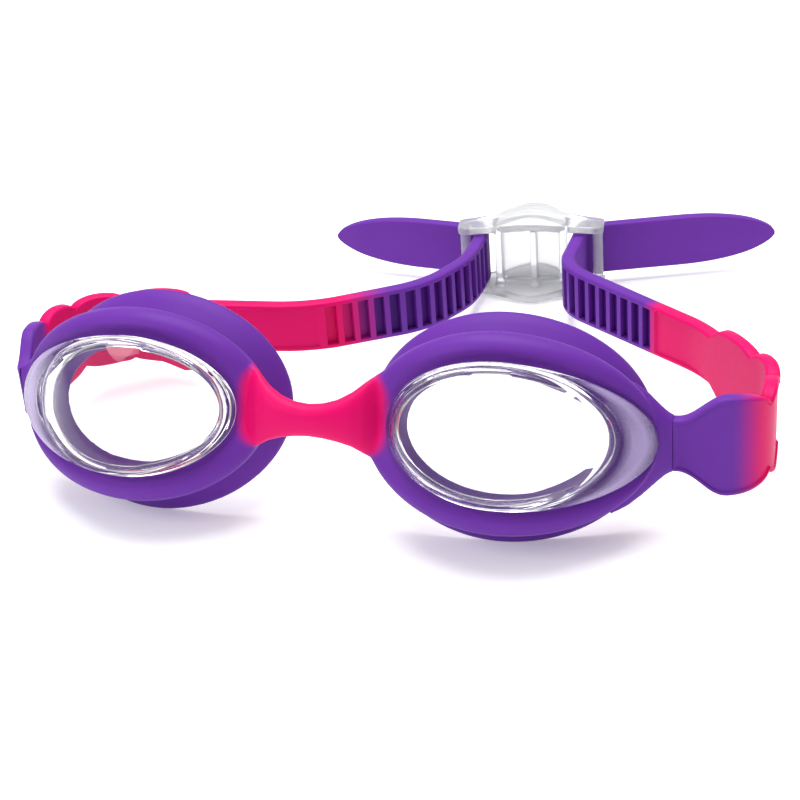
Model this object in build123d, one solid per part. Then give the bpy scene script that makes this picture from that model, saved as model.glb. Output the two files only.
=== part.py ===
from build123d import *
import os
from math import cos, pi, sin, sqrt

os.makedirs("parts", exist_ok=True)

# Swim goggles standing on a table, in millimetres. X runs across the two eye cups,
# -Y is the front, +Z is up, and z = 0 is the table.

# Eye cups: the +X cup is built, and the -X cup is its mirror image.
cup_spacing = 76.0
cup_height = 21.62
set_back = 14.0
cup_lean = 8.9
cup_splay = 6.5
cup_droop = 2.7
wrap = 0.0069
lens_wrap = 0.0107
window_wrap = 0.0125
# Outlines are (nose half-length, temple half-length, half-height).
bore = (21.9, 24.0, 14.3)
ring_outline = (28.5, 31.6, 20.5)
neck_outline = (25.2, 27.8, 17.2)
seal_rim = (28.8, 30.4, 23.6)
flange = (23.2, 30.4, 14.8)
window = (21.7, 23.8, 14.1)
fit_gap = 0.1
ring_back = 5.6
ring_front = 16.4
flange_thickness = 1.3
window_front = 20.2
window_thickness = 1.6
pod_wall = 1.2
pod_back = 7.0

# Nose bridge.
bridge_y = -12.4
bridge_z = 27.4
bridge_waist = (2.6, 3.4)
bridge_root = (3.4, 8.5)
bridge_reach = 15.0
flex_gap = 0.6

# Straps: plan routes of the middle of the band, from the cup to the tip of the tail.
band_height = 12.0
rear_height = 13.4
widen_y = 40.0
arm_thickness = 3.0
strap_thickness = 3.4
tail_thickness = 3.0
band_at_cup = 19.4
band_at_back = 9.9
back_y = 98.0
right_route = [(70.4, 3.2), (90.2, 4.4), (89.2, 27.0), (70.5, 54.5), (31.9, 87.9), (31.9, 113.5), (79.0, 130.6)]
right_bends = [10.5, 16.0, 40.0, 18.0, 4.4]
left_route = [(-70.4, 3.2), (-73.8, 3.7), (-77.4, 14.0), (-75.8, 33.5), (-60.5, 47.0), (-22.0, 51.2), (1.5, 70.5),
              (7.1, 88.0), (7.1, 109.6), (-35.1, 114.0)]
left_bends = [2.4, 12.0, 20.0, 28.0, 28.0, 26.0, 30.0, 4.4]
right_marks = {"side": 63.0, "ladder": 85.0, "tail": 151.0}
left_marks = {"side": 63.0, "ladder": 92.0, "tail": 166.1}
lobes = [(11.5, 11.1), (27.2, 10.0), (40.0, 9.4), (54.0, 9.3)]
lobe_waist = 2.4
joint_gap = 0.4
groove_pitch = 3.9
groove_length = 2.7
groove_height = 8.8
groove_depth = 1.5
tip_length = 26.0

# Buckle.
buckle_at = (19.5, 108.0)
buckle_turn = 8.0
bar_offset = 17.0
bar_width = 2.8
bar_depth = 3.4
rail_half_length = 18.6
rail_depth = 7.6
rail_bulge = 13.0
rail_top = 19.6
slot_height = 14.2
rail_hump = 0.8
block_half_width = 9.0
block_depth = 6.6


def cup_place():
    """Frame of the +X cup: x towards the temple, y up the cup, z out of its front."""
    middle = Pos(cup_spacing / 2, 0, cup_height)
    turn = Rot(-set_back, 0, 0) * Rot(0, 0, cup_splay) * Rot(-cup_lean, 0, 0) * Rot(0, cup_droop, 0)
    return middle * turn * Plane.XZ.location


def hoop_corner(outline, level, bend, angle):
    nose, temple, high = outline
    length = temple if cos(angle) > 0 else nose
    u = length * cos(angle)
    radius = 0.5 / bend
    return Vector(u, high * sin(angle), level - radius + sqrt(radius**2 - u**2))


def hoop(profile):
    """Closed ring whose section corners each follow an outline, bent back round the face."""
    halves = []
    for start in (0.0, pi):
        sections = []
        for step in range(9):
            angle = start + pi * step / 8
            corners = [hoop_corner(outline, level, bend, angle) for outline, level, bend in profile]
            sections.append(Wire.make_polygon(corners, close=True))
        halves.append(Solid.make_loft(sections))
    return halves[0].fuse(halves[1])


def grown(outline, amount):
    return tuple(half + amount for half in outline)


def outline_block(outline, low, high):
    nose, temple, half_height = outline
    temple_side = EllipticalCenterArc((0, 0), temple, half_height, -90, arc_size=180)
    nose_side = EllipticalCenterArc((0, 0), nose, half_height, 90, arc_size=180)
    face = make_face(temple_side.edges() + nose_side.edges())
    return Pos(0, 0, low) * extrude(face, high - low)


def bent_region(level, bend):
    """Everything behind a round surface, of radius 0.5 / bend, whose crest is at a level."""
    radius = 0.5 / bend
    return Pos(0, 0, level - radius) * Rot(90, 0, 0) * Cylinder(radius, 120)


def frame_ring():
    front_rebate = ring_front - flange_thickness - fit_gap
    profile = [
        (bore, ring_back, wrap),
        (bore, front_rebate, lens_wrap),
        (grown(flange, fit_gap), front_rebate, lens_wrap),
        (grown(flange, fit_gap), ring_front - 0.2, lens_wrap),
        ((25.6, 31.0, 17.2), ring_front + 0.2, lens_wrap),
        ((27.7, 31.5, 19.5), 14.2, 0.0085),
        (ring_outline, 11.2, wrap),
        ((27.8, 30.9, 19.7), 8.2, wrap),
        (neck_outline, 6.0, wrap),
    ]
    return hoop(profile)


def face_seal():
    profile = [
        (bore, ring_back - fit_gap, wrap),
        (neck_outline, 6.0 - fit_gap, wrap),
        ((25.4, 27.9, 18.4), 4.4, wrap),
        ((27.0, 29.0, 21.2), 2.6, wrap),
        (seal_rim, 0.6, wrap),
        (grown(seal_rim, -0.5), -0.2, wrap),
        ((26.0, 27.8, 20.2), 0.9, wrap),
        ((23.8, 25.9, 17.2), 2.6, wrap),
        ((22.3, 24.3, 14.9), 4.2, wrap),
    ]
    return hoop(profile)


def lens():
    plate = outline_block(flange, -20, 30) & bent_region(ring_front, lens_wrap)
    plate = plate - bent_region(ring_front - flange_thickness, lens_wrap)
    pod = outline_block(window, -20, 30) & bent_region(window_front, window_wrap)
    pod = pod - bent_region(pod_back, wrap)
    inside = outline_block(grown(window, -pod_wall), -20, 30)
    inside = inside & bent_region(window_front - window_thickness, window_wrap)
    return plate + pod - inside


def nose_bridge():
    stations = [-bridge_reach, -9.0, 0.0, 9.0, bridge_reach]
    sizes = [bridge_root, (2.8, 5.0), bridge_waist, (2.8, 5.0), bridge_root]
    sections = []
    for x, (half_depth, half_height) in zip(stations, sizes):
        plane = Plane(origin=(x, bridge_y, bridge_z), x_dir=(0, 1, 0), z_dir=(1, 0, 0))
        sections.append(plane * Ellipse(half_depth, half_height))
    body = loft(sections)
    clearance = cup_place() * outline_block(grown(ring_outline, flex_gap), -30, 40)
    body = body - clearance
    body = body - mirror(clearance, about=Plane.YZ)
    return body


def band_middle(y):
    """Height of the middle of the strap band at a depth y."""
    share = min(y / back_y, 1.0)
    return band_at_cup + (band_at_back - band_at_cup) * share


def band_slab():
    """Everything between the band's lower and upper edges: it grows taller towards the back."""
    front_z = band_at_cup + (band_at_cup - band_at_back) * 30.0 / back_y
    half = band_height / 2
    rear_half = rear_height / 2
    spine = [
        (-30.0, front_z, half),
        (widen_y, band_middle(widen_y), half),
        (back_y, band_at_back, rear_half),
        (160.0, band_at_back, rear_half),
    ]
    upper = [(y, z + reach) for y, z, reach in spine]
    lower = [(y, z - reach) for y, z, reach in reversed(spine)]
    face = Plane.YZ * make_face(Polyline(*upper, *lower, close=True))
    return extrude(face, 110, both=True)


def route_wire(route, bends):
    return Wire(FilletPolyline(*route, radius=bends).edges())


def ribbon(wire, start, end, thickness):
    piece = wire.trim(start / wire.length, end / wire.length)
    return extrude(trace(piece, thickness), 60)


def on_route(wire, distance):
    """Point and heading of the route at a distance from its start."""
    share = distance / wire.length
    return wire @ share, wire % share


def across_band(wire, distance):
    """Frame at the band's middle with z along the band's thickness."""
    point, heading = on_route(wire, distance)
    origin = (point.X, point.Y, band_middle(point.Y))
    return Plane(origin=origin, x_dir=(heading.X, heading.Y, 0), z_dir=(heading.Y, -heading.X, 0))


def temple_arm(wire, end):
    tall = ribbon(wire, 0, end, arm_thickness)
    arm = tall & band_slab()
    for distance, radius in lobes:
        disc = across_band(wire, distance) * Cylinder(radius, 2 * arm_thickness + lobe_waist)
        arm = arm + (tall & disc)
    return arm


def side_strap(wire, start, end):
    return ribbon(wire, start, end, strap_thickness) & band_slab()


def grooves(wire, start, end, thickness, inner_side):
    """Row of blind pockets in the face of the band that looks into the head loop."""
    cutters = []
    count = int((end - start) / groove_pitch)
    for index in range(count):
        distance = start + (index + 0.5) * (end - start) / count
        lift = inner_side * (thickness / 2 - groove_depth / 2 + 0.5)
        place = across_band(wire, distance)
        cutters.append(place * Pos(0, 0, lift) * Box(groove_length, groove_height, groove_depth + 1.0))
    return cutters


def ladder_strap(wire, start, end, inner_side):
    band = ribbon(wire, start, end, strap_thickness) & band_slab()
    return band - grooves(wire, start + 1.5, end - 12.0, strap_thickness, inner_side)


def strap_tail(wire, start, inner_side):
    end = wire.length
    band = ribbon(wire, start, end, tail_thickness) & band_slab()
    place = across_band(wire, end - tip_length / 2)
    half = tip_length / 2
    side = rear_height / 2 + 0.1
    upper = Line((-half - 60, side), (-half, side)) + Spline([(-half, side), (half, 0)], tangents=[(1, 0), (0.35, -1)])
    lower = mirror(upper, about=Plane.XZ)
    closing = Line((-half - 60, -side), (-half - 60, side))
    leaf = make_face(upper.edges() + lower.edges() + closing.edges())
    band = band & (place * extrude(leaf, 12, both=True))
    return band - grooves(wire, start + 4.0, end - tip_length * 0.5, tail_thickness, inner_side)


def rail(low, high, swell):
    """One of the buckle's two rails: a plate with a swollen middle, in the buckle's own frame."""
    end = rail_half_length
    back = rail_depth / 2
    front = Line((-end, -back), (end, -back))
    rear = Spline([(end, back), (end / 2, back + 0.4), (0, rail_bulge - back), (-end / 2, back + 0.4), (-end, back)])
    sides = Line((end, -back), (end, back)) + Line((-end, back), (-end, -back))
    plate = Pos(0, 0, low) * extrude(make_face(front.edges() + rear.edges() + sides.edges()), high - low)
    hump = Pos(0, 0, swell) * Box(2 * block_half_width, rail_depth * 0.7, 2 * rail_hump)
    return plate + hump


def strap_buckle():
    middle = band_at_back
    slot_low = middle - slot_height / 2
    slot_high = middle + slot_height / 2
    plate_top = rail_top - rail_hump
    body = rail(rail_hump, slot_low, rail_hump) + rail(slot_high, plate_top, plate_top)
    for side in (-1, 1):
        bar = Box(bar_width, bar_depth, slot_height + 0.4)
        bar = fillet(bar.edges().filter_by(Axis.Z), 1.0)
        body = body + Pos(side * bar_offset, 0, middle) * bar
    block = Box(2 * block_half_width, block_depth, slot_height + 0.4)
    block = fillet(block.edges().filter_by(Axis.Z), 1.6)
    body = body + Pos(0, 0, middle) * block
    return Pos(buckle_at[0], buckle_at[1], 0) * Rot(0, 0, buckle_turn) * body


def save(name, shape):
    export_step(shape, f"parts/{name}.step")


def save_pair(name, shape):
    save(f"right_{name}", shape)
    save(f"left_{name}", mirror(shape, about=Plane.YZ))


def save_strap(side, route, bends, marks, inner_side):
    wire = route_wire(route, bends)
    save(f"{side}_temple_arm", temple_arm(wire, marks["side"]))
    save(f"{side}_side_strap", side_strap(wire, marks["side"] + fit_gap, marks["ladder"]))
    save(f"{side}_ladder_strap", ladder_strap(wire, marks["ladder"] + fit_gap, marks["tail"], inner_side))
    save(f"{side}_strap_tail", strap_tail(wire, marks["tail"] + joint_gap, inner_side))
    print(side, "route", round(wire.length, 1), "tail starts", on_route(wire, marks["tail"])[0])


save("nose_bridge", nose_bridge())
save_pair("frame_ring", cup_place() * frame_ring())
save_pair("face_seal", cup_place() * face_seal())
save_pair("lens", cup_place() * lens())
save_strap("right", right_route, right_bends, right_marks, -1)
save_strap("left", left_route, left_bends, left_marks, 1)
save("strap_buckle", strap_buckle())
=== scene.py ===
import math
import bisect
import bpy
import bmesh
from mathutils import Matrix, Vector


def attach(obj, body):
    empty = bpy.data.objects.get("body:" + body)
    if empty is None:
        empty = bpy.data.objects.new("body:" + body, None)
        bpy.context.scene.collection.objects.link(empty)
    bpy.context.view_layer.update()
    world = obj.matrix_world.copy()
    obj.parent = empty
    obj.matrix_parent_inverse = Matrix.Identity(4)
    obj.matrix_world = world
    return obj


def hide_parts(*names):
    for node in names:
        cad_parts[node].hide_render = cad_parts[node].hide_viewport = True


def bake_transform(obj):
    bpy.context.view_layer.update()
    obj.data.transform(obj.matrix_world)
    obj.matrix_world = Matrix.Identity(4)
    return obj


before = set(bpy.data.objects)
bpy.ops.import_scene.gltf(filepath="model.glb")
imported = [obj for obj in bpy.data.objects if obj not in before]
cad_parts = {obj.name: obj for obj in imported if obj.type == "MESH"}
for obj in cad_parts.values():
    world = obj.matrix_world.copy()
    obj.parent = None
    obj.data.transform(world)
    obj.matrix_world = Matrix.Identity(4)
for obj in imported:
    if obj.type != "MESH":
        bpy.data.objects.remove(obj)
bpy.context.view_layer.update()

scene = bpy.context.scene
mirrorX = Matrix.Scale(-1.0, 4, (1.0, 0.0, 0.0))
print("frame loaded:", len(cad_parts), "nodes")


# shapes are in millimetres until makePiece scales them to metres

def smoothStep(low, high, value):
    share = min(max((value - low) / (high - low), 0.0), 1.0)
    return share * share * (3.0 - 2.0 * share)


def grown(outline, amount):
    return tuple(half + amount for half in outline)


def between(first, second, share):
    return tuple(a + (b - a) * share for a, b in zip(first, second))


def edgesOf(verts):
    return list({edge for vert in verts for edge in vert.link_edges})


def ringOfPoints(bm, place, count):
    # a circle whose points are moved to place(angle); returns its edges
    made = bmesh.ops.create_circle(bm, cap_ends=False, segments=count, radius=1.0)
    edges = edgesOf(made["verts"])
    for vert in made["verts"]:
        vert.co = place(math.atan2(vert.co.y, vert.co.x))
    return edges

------

| WORK TO BE COMPLETED |
Please reproduce exactly the lines above, beginning with the first and ending with the line that contains "tip_length = 26.0", and include nothing outside that range.

| FULL OUTPUT |
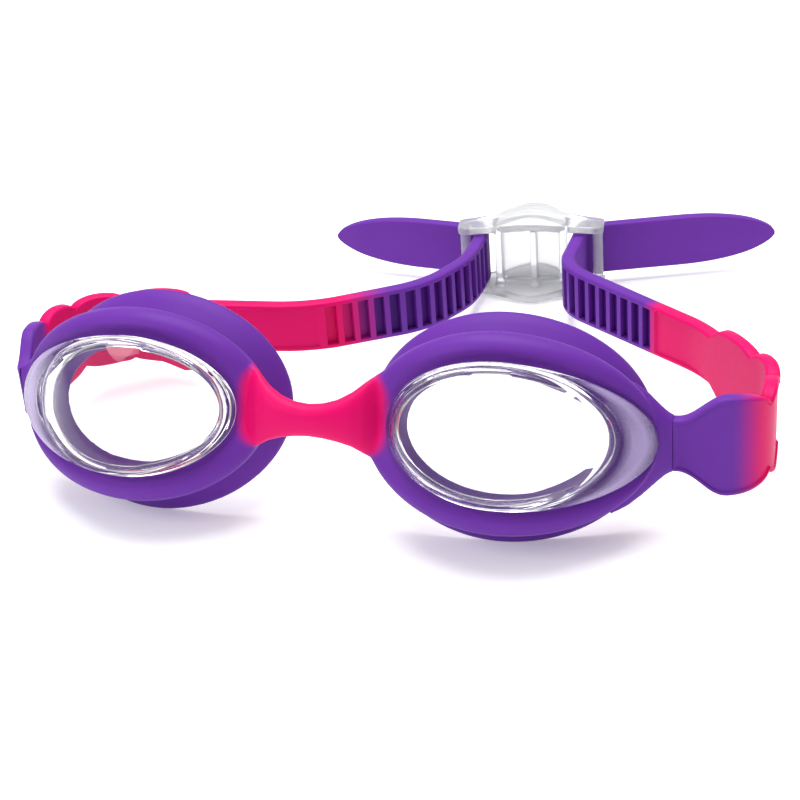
Model this object in build123d, one solid per part. Then give the bpy scene script that makes this picture from that model, saved as model.glb. Output the two files only.
=== part.py ===
from build123d import *
import os
from math import cos, pi, sin, sqrt

os.makedirs("parts", exist_ok=True)

# Swim goggles standing on a table, in millimetres. X runs across the two eye cups,
# -Y is the front, +Z is up, and z = 0 is the table.

# Eye cups: the +X cup is built, and the -X cup is its mirror image.
cup_spacing = 76.0
cup_height = 21.62
set_back = 14.0
cup_lean = 8.9
cup_splay = 6.5
cup_droop = 2.7
wrap = 0.0069
lens_wrap = 0.0107
window_wrap = 0.0125
# Outlines are (nose half-length, temple half-length, half-height).
bore = (21.9, 24.0, 14.3)
ring_outline = (28.5, 31.6, 20.5)
neck_outline = (25.2, 27.8, 17.2)
seal_rim = (28.8, 30.4, 23.6)
flange = (23.2, 30.4, 14.8)
window = (21.7, 23.8, 14.1)
fit_gap = 0.1
ring_back = 5.6
ring_front = 16.4
flange_thickness = 1.3
window_front = 20.2
window_thickness = 1.6
pod_wall = 1.2
pod_back = 7.0

# Nose bridge.
bridge_y = -12.4
bridge_z = 27.4
bridge_waist = (2.6, 3.4)
bridge_root = (3.4, 8.5)
bridge_reach = 15.0
flex_gap = 0.6

# Straps: plan routes of the middle of the band, from the cup to the tip of the tail.
band_height = 12.0
rear_height = 13.4
widen_y = 40.0
arm_thickness = 3.0
strap_thickness = 3.4
tail_thickness = 3.0
band_at_cup = 19.4
band_at_back = 9.9
back_y = 98.0
right_route = [(70.4, 3.2), (90.2, 4.4), (89.2, 27.0), (70.5, 54.5), (31.9, 87.9), (31.9, 113.5), (79.0, 130.6)]
right_bends = [10.5, 16.0, 40.0, 18.0, 4.4]
left_route = [(-70.4, 3.2), (-73.8, 3.7), (-77.4, 14.0), (-75.8, 33.5), (-60.5, 47.0), (-22.0, 51.2), (1.5, 70.5),
              (7.1, 88.0), (7.1, 109.6), (-35.1, 114.0)]
left_bends = [2.4, 12.0, 20.0, 28.0, 28.0, 26.0, 30.0, 4.4]
right_marks = {"side": 63.0, "ladder": 85.0, "tail": 151.0}
left_marks = {"side": 63.0, "ladder": 92.0, "tail": 166.1}
lobes = [(11.5, 11.1), (27.2, 10.0), (40.0, 9.4), (54.0, 9.3)]
lobe_waist = 2.4
joint_gap = 0.4
groove_pitch = 3.9
groove_length = 2.7
groove_height = 8.8
groove_depth = 1.5
tip_length = 26.0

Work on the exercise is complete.